To ensure an unbiased classifier, the project seeks publicly available product names from a wide range of sources worldwide. The existing dataset is insufficient and unbalanced, prompting the use of web scraping techniques. The algorithm employs the BeautifulSoup package in Python to scrape product names for various categories from websites such as Wikipedia, BBC Good Food, and Taste Recipes. This approach enables the expansion of the dataset and provides a diverse range of labeled product names for training the model.
Before starting to build our classifier, we need to make sure that we have the right quality and amount of data to train our model. In this step, we are going to webscrape different type of Food and Drinks from several websites.
Next, we will use a heuristic approach to label part of our trainning data before feeding it to the model.

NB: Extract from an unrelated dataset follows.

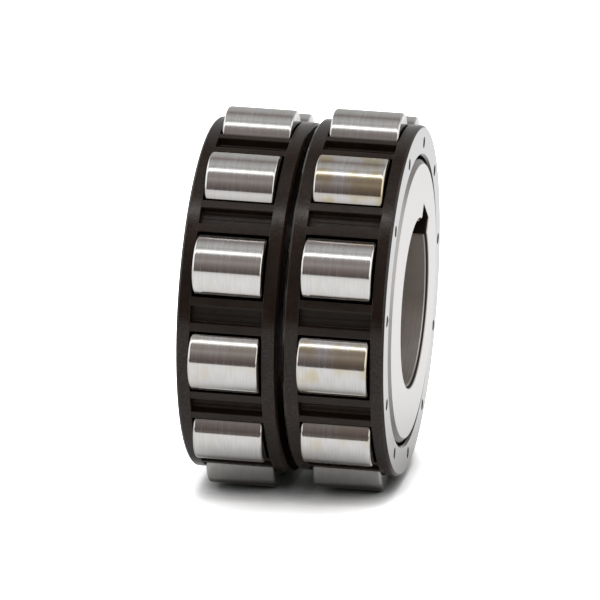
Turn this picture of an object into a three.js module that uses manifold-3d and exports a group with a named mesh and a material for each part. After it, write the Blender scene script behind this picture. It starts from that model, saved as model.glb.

Once the data is ready and preprocessed, we will create a pipeline that vectorise our text data and then send it for training. We also propose a grid search approach to obtain sub-optimal hyperparameters. These models will then be evaluated and modified for higher accuracy.
Once the models have yielded to the desired accuracy, we will deploy the model to our Snowflake data warehouse so that every time new products are added to the database, they are directly updated with their corresponding predictions.
- Data Processing & Manipulation: Numpy, Pandas
- Static and Dynamic Webscrapping: BeautifulSoup, selenium
- ML model: sklearn
- Deploying to Snowflake: snowflake.connector
Both models yields to a >90% accuracy, reducing the cost of manually labelling text data (product names) while providing a model based on probabilities and historical data instead of heuristic approaches.